*Exercise aim:*
In the entries below, find the lines that contain the word "this" and copy them.

=====

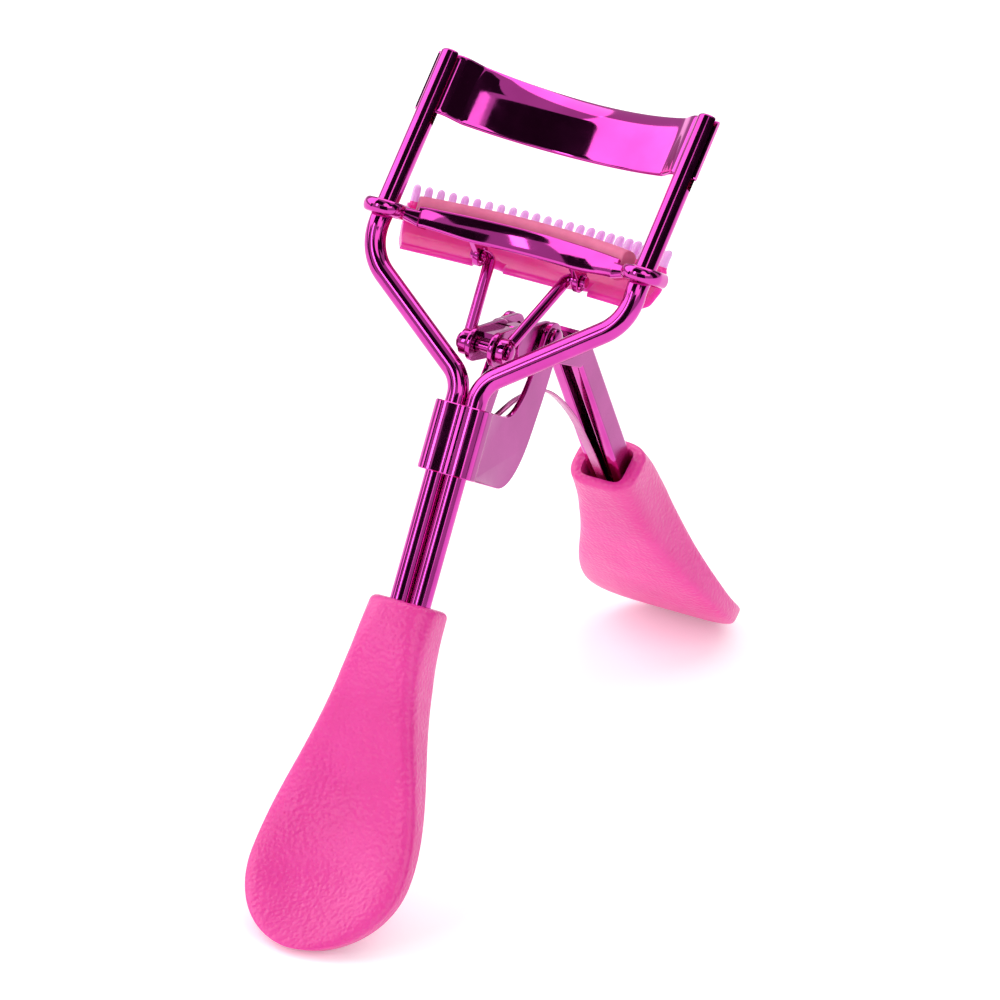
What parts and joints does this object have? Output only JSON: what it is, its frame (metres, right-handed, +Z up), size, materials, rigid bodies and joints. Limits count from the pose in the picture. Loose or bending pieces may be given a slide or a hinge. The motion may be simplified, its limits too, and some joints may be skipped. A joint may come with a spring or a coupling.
{
  "type": "eyelash curler",
  "caption": "Eyelash curler with two plastic grips, a magenta wire frame, a rubber-padded lower jaw that slides up to a curved band, and a built-in lash comb.",
  "frame": {"origin": "on the floor, midway between the two grip tips and under the fulcrum pin", "axes": "+Z up; X across the jaws; -Y towards the front lever, whose wires carry the uprights and the upper jaw"},
  "size_m": [0.0382, 0.1058, 0.0858],
  "materials": {
    "magenta_chrome": "mirror-polished wire and sheet with a magenta electroplated colour",
    "rivet_chrome": "polished rivet heads, darker magenta",
    "spring_steel": "satin pale pink spring strip",
    "grip_plastic": "satin hot pink with a fine leather grain on the dished faces",
    "pad_silicone": "matt salmon silicone",
    "comb_plastic": "clear light pink moulding"
  },
  "bodies": {
    "frame": {"left_frame_rod": "magenta_chrome", "right_frame_rod": "magenta_chrome", "clasp": "magenta_chrome", "fulcrum_pin": "rivet_chrome", "upper_jaw_band": "magenta_chrome", "front_grip": "grip_plastic"},
    "lever": {"lever_arm": "magenta_chrome", "crank_pin": "rivet_chrome", "leaf_spring": "spring_steel", "rear_grip": "grip_plastic"},
    "links": {"left_push_rod": "magenta_chrome", "right_push_rod": "magenta_chrome"},
    "jaw": {"lower_jaw_bar": "magenta_chrome", "silicone_pad": "pad_silicone", "lash_comb": "comb_plastic", "left_rod_lug": "magenta_chrome", "right_rod_lug": "magenta_chrome"}
  },
  "joints": [
    {"name": "lever_pivot", "type": "hinge", "parent": "frame", "child": "lever", "pos_m": [0, 0, 0.0568], "axis": [-1, 0, 0], "range_deg": [0, 43.3], "stiffness_Nm_per_rad": 0.08, "springref_deg": -20.05, "deforming": ["leaf_spring"]},
    {"name": "push_rod_pivot", "type": "hinge", "parent": "lever", "child": "links", "pos_m": [0, -0.01119, 0.05964], "axis": [-1, 0, 0], "range_deg": [-38, 0]},
    {"name": "jaw_pivot", "type": "hinge", "parent": "links", "child": "jaw", "pos_m": [0, -0.001, 0.06568], "axis": [-1, 0, 0], "range_deg": [0, 12.9]}
  ],
  "couplings": [
    {"joint": "push_rod_pivot", "follows": "lever_pivot", "ratio": -0.8751},
    {"joint": "jaw_pivot", "follows": "lever_pivot", "ratio": 0.2951}
  ]
}
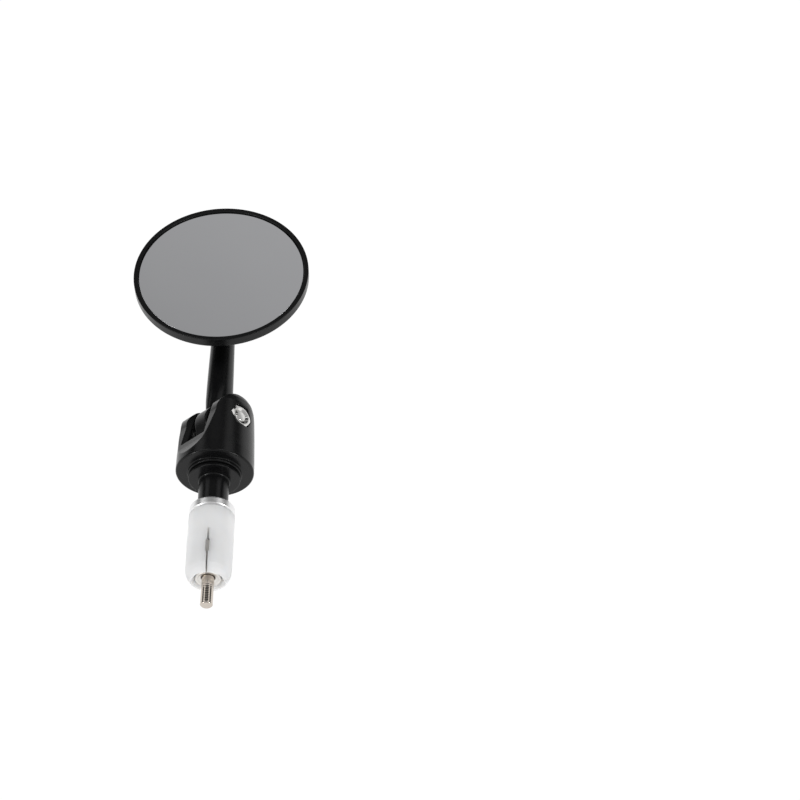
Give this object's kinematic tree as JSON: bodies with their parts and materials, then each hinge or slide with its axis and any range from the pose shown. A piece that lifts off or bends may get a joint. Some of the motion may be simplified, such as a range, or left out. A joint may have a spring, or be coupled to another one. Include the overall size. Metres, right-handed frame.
{
  "type": "bar-end mirror",
  "caption": "Round rear-view mirror on a folding arm with a ball joint and an expanding plug that clamps inside a tubular handlebar end.",
  "frame": {"origin": "centre of the flange face that seats against the handlebar end", "axes": "+Y along the bar axis and out towards the mirror, +Z square to the mirror glass, out of its face, as the part lies on a table"},
  "size_m": [0.0722, 0.1854, 0.0379],
  "materials": {
    "satin_black_metal": "satin black anodised aluminium",
    "stainless_steel": "bright stainless steel",
    "white_nylon": "natural white nylon, slightly translucent",
    "black_nylon": "black nylon",
    "foam_tape": "double-sided foam tape",
    "mirror_glass": "silvered glass"
  },
  "bodies": {
    "plug": {"stem_spacer": "satin_black_metal", "friction_washer": "black_nylon", "upper_cone": "stainless_steel", "expander_sleeve": "white_nylon"},
    "clamp_bolt": {"main_bolt": "stainless_steel", "main_bolt_washer": "stainless_steel"},
    "draw_cone": {"cone_nut": "stainless_steel"},
    "clevis": {"clevis": "satin_black_metal", "pivot_screw": "stainless_steel", "pivot_nut": "stainless_steel"},
    "arm": {"arm_rod": "satin_black_metal", "ball_stud": "stainless_steel", "pivot_washer_left": "stainless_steel", "pivot_washer_right": "stainless_steel"},
    "ball_seat": {"ball_seat": "white_nylon"},
    "head": {"ball_retainer": "satin_black_metal", "ball_barrel": "satin_black_metal", "pressure_pad": "black_nylon", "barrel_set_screw": "stainless_steel", "mirror_housing": "satin_black_metal", "housing_screw": "stainless_steel", "adhesive_pad": "foam_tape", "mirror_glass": "mirror_glass"}
  },
  "joints": [
    {"name": "bolt_turn", "type": "hinge", "parent": "plug", "child": "clamp_bolt", "pos_m": [0, 0, 0], "axis": [0, -1, 0], "range_deg": [0, 360]},
    {"name": "cone_draw", "type": "slide", "parent": "plug", "child": "draw_cone", "axis": [0, 1, 0], "range_m": [0, 0.0008]},
    {"name": "bar_swivel", "type": "hinge", "parent": "plug", "child": "clevis", "pos_m": [0, 0, 0], "axis": [0, 1, 0], "continuous": true},
    {"name": "arm_fold", "type": "hinge", "parent": "clevis", "child": "arm", "pos_m": [0, 0.0249, 0], "axis": [0.7396, 0, 0.673], "range_deg": [-90, 90]},
    {"name": "head_nod", "type": "hinge", "parent": "arm", "child": "ball_seat", "pos_m": [0, 0.09, 0], "axis": [1, 0, 0], "range_deg": [-10, 10]},
    {"name": "head_spin", "type": "hinge", "parent": "ball_seat", "child": "head", "pos_m": [0, 0.09, 0], "axis": [0, 1, 0], "continuous": true}
  ],
  "couplings": [
    {"joint": "bolt_turn", "follows": "cone_draw", "rad_per_m": 7854}
  ]
}
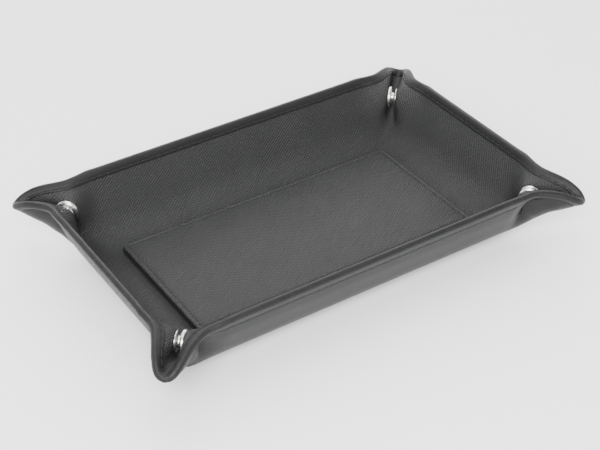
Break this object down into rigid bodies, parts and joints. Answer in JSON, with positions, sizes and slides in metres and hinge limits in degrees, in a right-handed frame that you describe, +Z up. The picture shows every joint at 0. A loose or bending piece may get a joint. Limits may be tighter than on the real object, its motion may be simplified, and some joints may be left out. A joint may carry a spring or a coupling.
{
  "type": "folding dice tray",
  "caption": "Rectangular snap-up tray of black stitched faux leather: a raised centre panel, four folding walls and pinched ears held by press studs.",
  "frame": {"origin": "centre of the underside, on the surface the tray stands on", "axes": "+X along the tray's length, +Y across its width, +Z up out of the tray"},
  "size_m": [0.2202, 0.1432, 0.0345],
  "materials": {
    "skin": "fine-grained black faux leather, satin",
    "lining": "cross-grained black faux leather, semi-matt",
    "board": "grey fibreboard, matt, out of sight",
    "thread": "twisted black thread",
    "metal": "bright nickel plate"
  },
  "bodies": {
    "base": {"base_skin": "skin", "base_board": "board", "base_lining": "lining", "panel_cover": "lining", "panel_board": "board", "panel_thread": "thread"},
    "front_wall": {"front_wall_skin": "skin", "front_wall_stiffener": "board", "front_wall_lining": "lining"},
    "back_wall": {"back_wall_skin": "skin", "back_wall_stiffener": "board", "back_wall_lining": "lining"},
    "left_wall": {"left_wall_skin": "skin", "left_wall_stiffener": "board", "left_wall_lining": "lining"},
    "right_wall": {"right_wall_skin": "skin", "right_wall_stiffener": "board", "right_wall_lining": "lining"},
    "front_left_ear_front": {"front_left_ear_front_skin": "skin", "front_left_ear_front_lining": "lining", "front_left_snap_cap": "metal", "front_left_snap_socket": "metal"},
    "front_left_ear_front_strip": {"front_left_ear_front_strip": "skin"},
    "front_left_ear_left": {"front_left_ear_left_skin": "skin", "front_left_ear_left_lining": "lining", "front_left_snap_stud": "metal", "front_left_snap_post": "metal"},
    "front_left_ear_left_strip": {"front_left_ear_left_strip": "skin"},
    "back_left_ear_back": {"back_left_ear_back_skin": "skin", "back_left_ear_back_lining": "lining", "back_left_snap_cap": "metal", "back_left_snap_socket": "metal"},
    "back_left_ear_back_strip": {"back_left_ear_back_strip": "skin"},
    "back_left_ear_left": {"back_left_ear_left_skin": "skin", "back_left_ear_left_lining": "lining", "back_left_snap_stud": "metal", "back_left_snap_post": "metal"},
    "back_left_ear_left_strip": {"back_left_ear_left_strip": "skin"},
    "front_right_ear_front": {"front_right_ear_front_skin": "skin", "front_right_ear_front_lining": "lining", "front_right_snap_cap": "metal", "front_right_snap_socket": "metal"},
    "front_right_ear_front_strip": {"front_right_ear_front_strip": "skin"},
    "front_right_ear_right": {"front_right_ear_right_skin": "skin", "front_right_ear_right_lining": "lining", "front_right_snap_stud": "metal", "front_right_snap_post": "metal"},
    "front_right_ear_right_strip": {"front_right_ear_right_strip": "skin"},
    "back_right_ear_back": {"back_right_ear_back_skin": "skin", "back_right_ear_back_lining": "lining", "back_right_snap_cap": "metal", "back_right_snap_socket": "metal"},
    "back_right_ear_back_strip": {"back_right_ear_back_strip": "skin"},
    "back_right_ear_right": {"back_right_ear_right_skin": "skin", "back_right_ear_right_lining": "lining", "back_right_snap_stud": "metal", "back_right_snap_post": "metal"},
    "back_right_ear_right_strip": {"back_right_ear_right_strip": "skin"}
  },
  "joints": [
    {"name": "front_wall_fold", "type": "hinge", "parent": "base", "child": "front_wall", "pos_m": [0, -0.046, 0.006], "axis": [1, 0, 0], "range_deg": [0, 65]},
    {"name": "back_wall_fold", "type": "hinge", "parent": "base", "child": "back_wall", "pos_m": [0, 0.046, 0.006], "axis": [-1, 0, 0], "range_deg": [0, 65]},
    {"name": "left_wall_fold", "type": "hinge", "parent": "base", "child": "left_wall", "pos_m": [-0.0845, 0, 0.006], "axis": [0, -1, 0], "range_deg": [0, 65]},
    {"name": "right_wall_fold", "type": "hinge", "parent": "base", "child": "right_wall", "pos_m": [0.0845, 0, 0.006], "axis": [0, 1, 0], "range_deg": [0, 65]},
    {"name": "front_left_ear_front_crease", "type": "hinge", "parent": "front_wall", "child": "front_left_ear_front", "pos_m": [-0.0845, -0.046, 0.006], "axis": [0.3893, 0.3893, -0.8348], "range_deg": [0, 50.15]},
    {"name": "front_left_ear_front_strip_fold", "type": "hinge", "parent": "front_left_ear_front", "child": "front_left_ear_front_strip", "pos_m": [-0.08206, -0.04667, 0.00781], "axis": [-0.5827, -0.5827, 0.5665], "range_deg": [0, 90]},
    {"name": "front_left_ear_left_crease", "type": "hinge", "parent": "left_wall", "child": "front_left_ear_left", "pos_m": [-0.0845, -0.046, 0.006], "axis": [-0.3893, -0.3893, 0.8348], "range_deg": [0, 50.15]},
    {"name": "front_left_ear_left_strip_fold", "type": "hinge", "parent": "front_left_ear_left", "child": "front_left_ear_left_strip", "pos_m": [-0.08517, -0.04356, 0.00781], "axis": [0.5827, 0.5827, -0.5665], "range_deg": [0, 90]},
    {"name": "back_left_ear_back_crease", "type": "hinge", "parent": "back_wall", "child": "back_left_ear_back", "pos_m": [-0.0845, 0.046, 0.006], "axis": [-0.3893, 0.3893, 0.8348], "range_deg": [0, 50.15]},
    {"name": "back_left_ear_back_strip_fold", "type": "hinge", "parent": "back_left_ear_back", "child": "back_left_ear_back_strip", "pos_m": [-0.08206, 0.04667, 0.00781], "axis": [0.5827, -0.5827, -0.5665], "range_deg": [0, 90]},
    {"name": "back_left_ear_left_crease", "type": "hinge", "parent": "left_wall", "child": "back_left_ear_left", "pos_m": [-0.0845, 0.046, 0.006], "axis": [0.3893, -0.3893, -0.8348], "range_deg": [0, 50.15]},
    {"name": "back_left_ear_left_strip_fold", "type": "hinge", "parent": "back_left_ear_left", "child": "back_left_ear_left_strip", "pos_m": [-0.08517, 0.04356, 0.00781], "axis": [-0.5827, 0.5827, 0.5665], "range_deg": [0, 90]},
    {"name": "front_right_ear_front_crease", "type": "hinge", "parent": "front_wall", "child": "front_right_ear_front", "pos_m": [0.0845, -0.046, 0.006], "axis": [0.3893, -0.3893, 0.8348], "range_deg": [0, 50.15]},
    {"name": "front_right_ear_front_strip_fold", "type": "hinge", "parent": "front_right_ear_front", "child": "front_right_ear_front_strip", "pos_m": [0.08206, -0.04667, 0.00781], "axis": [-0.5827, 0.5827, -0.5665], "range_deg": [0, 90]},
    {"name": "front_right_ear_right_crease", "type": "hinge", "parent": "right_wall", "child": "front_right_ear_right", "pos_m": [0.0845, -0.046, 0.006], "axis": [-0.3893, 0.3893, -0.8348], "range_deg": [0, 50.15]},
    {"name": "front_right_ear_right_strip_fold", "type": "hinge", "parent": "front_right_ear_right", "child": "front_right_ear_right_strip", "pos_m": [0.08517, -0.04356, 0.00781], "axis": [0.5827, -0.5827, 0.5665], "range_deg": [0, 90]},
    {"name": "back_right_ear_back_crease", "type": "hinge", "parent": "back_wall", "child": "back_right_ear_back", "pos_m": [0.0845, 0.046, 0.006], "axis": [-0.3893, -0.3893, -0.8348], "range_deg": [0, 50.15]},
    {"name": "back_right_ear_back_strip_fold", "type": "hinge", "parent": "back_right_ear_back", "child": "back_right_ear_back_strip", "pos_m": [0.08206, 0.04667, 0.00781], "axis": [0.5827, 0.5827, 0.5665], "range_deg": [0, 90]},
    {"name": "back_right_ear_right_crease", "type": "hinge", "parent": "right_wall", "child": "back_right_ear_right", "pos_m": [0.0845, 0.046, 0.006], "axis": [0.3893, 0.3893, 0.8348], "range_deg": [0, 50.15]},
    {"name": "back_right_ear_right_strip_fold", "type": "hinge", "parent": "back_right_ear_right", "child": "back_right_ear_right_strip", "pos_m": [0.08517, 0.04356, 0.00781], "axis": [-0.5827, -0.5827, -0.5665], "range_deg": [0, 90]}
  ],
  "couplings": [
    {"joint": "back_wall_fold", "follows": "front_wall_fold", "ratio": 1},
    {"joint": "left_wall_fold", "follows": "front_wall_fold", "ratio": 1},
    {"joint": "right_wall_fold", "follows": "front_wall_fold", "ratio": 1},
    {"joint": "front_left_ear_front_crease", "follows": "front_wall_fold", "ratio": 0.77145},
    {"joint": "front_left_ear_front_strip_fold", "follows": "front_wall_fold", "ratio": 1.3846},
    {"joint": "front_left_ear_left_crease", "follows": "front_wall_fold", "ratio": 0.77145},
    {"joint": "front_left_ear_left_strip_fold", "follows": "front_wall_fold", "ratio": 1.3846},
    {"joint": "back_left_ear_back_crease", "follows": "front_wall_fold", "ratio": 0.77145},
    {"joint": "back_left_ear_back_strip_fold", "follows": "front_wall_fold", "ratio": 1.3846},
    {"joint": "back_left_ear_left_crease", "follows": "front_wall_fold", "ratio": 0.77145},
    {"joint": "back_left_ear_left_strip_fold", "follows": "front_wall_fold", "ratio": 1.3846},
    {"joint": "front_right_ear_front_crease", "follows": "front_wall_fold", "ratio": 0.77145},
    {"joint": "front_right_ear_front_strip_fold", "follows": "front_wall_fold", "ratio": 1.3846},
    {"joint": "front_right_ear_right_crease", "follows": "front_wall_fold", "ratio": 0.77145},
    {"joint": "front_right_ear_right_strip_fold", "follows": "front_wall_fold", "ratio": 1.3846},
    {"joint": "back_right_ear_back_crease", "follows": "front_wall_fold", "ratio": 0.77145},
    {"joint": "back_right_ear_back_strip_fold", "follows": "front_wall_fold", "ratio": 1.3846},
    {"joint": "back_right_ear_right_crease", "follows": "front_wall_fold", "ratio": 0.77145},
    {"joint": "back_right_ear_right_strip_fold", "follows": "front_wall_fold", "ratio": 1.3846}
  ]
}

=====

*Full answer:*
What parts and joints does this object have? Output only JSON: what it is, its frame (metres, right-handed, +Z up), size, materials, rigid bodies and joints. Limits count from the pose in the picture. Loose or bending pieces may be given a slide or a hinge. The motion may be simplified, its limits too, and some joints may be skipped. A joint may come with a spring or a coupling.
Give this object's kinematic tree as JSON: bodies with their parts and materials, then each hinge or slide with its axis and any range from the pose shown. A piece that lifts off or bends may get a joint. Some of the motion may be simplified, such as a range, or left out. A joint may have a spring, or be coupled to another one. Include the overall size. Metres, right-handed frame.
Break this object down into rigid bodies, parts and joints. Answer in JSON, with positions, sizes and slides in metres and hinge limits in degrees, in a right-handed frame that you describe, +Z up. The picture shows every joint at 0. A loose or bending piece may get a joint. Limits may be tighter than on the real object, its motion may be simplified, and some joints may be left out. A joint may carry a spring or a coupling.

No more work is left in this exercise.